It did not have to change to 6 bits from 7 for the above example because it already started with it for a read data set which can happen, as I mentioned earlier.

Unfortunately Top4 has to start with 7 bits (you could make it go for 6, but I didn't see much improvement by making the first 6 and additional 9 at the bottom or 2 of 10 for the last 2 symbols) but it keeps the output codes shorter staying at 7 than what Huffman is going to adapt to when it realizes it needs to produce shorter codewords for the remainder of the data that it is reading from a file or a stream.

Top4 doesn't change those, and (with or without the modifications to gain more) will give you a percentage of patterns shorter than huffman when it encounters those, yielding additional compression when those bits are compressed out each time.

Huffman is going to be optimal when your data aligns to distributions that are a power of 2 and when your data is redundant, but when the distribution it encounters is too flat, you are able to get a few more bit patterns to compress than what is algorithmically done by Huffman by having only a slight reduction at the top of 1 bit for every 2 grown at the bottom, which is what top4 is.

You won't get Huffman to do that with any implementation (be it yours above or an adaptive one) because even with the normally optimal binary trees, it isn't able to see half-states where having 1 bit pattern shorter and 2 larger statistically will make it compress more.

Top4 gets those because it stays as close to flat as it can while still having a way to compress the most common differential of the space left between those counts.

If Huffman were able to see those, then jibz results and my demo code would not have produced the optimal results they did over huffman with files that are more flat.

Originally Posted by cfeck
Usually I would not have replied here, because I ignore personal accusations.

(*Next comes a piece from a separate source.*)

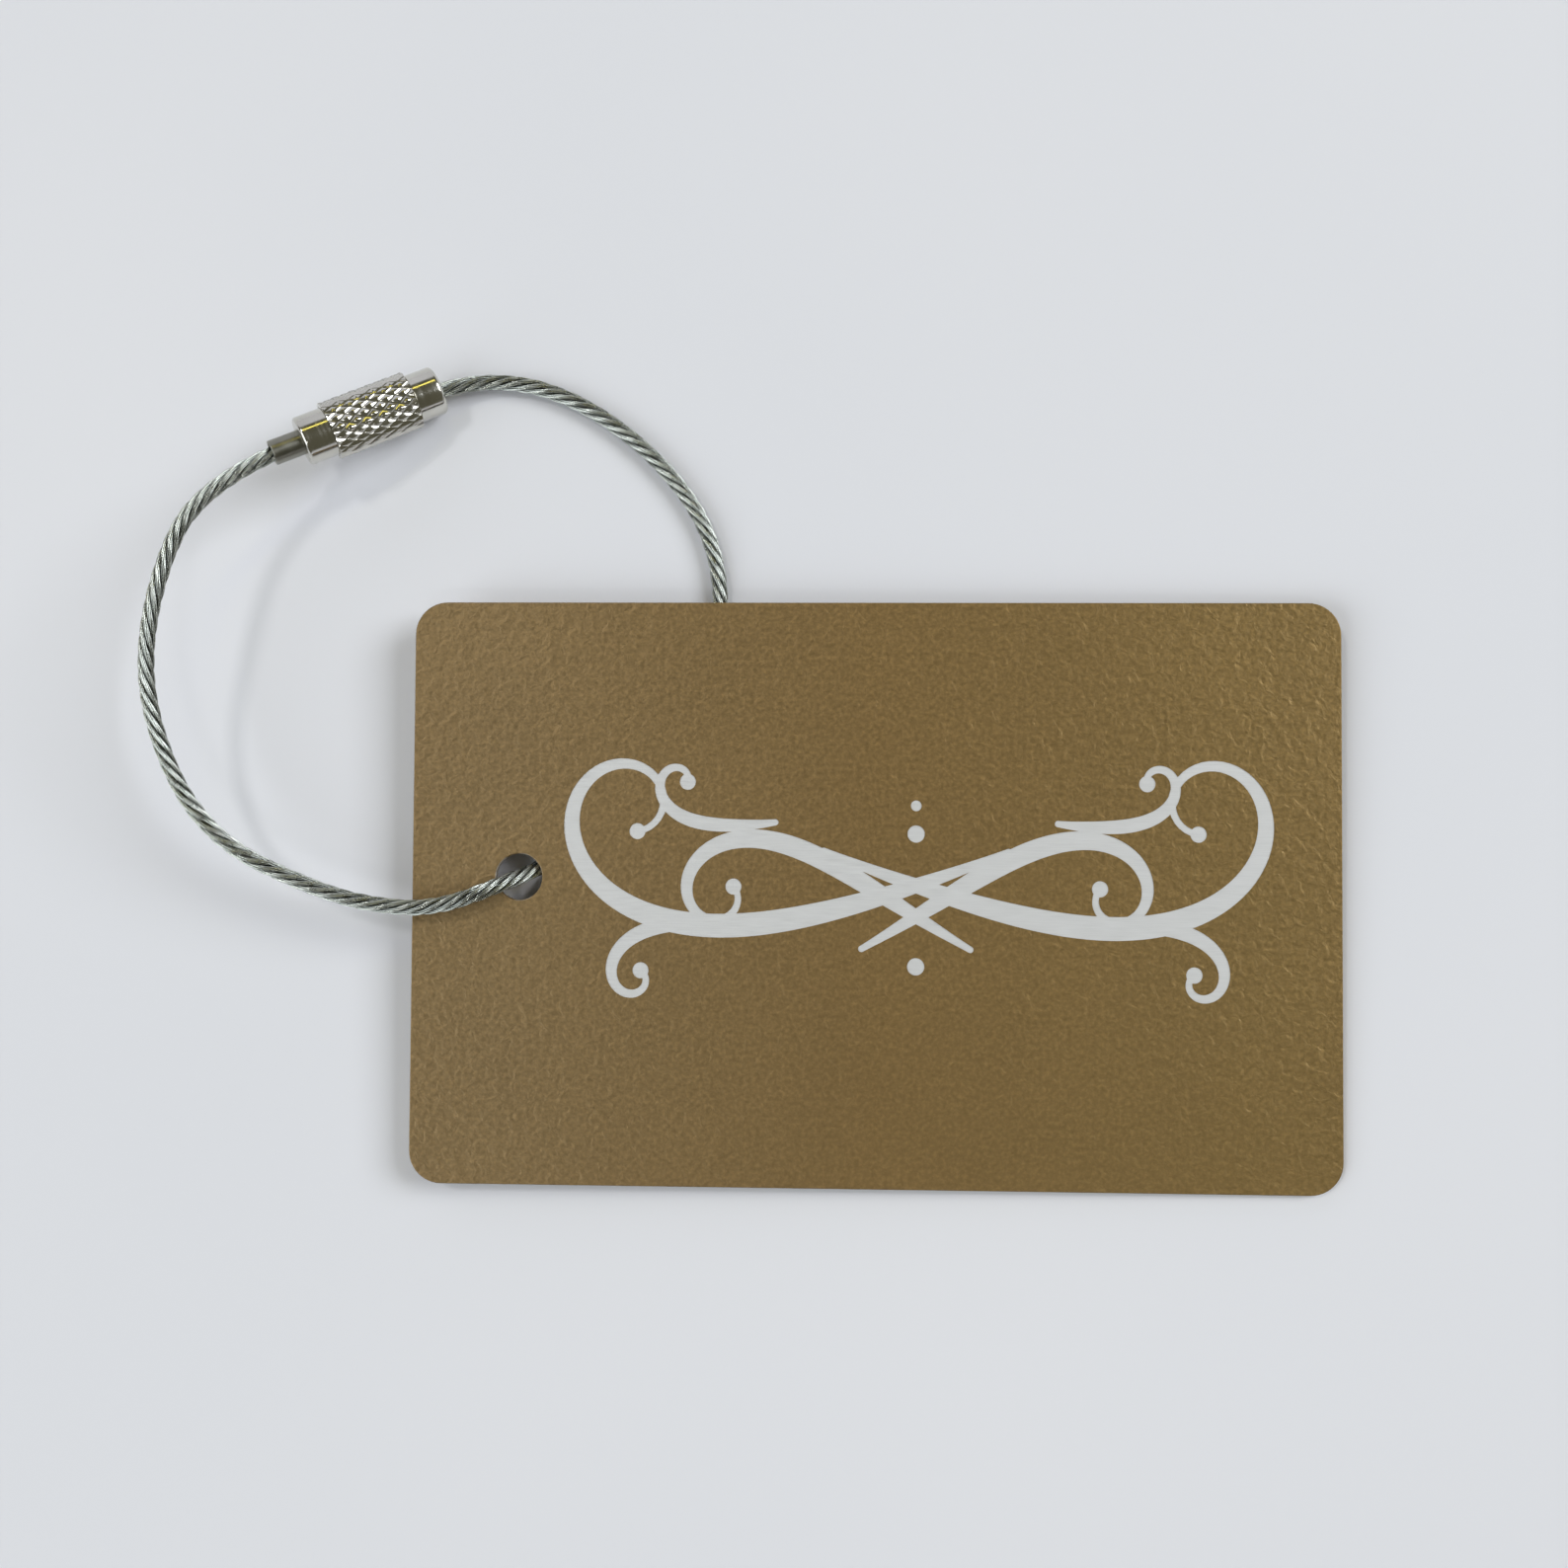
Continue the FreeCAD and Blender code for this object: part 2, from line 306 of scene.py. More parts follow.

Let me explain, why I still do in this case. JamesWasil can safely ignore this reply, since they already made their opion and no longer want to learn.

The 'encode.su' forum is probably read by thousands of users world wide. Some of them might be experts, who answer questions about existing algorithm, or (if they are genius) even invent new algorithms. Many other readers, however, come here to learn, and the Huffman algorithm, while pretty old and simple, might still be new to many readers.

As a (math and computer science) teacher, I am both interested to understand old algorithms, as well as interested in any new algorithms that others may have invented. Neither would I claim that I am a genius to invent something new, nor would I claim that I understand every old algorithm. For example, I am very sure I still have not understood the ANS family of algorithms in a way that I could write code for these without help.

But what I am also interested in is that an open forum such as 'encode.su' presents only factual correct information, and if it is wrong, that someone corrects it.

Someone said:

"Once your frequencies become nearly even, at that point, if you run Huffman instead of Top4, Huffman is going to generate the shortest codes it can and it may even give you 6 bit codes rather than 7 to start with..."

This is factually wrong, and I add a simple C program that runs the Huffman algorithm for a "nearly even" frequency distribution.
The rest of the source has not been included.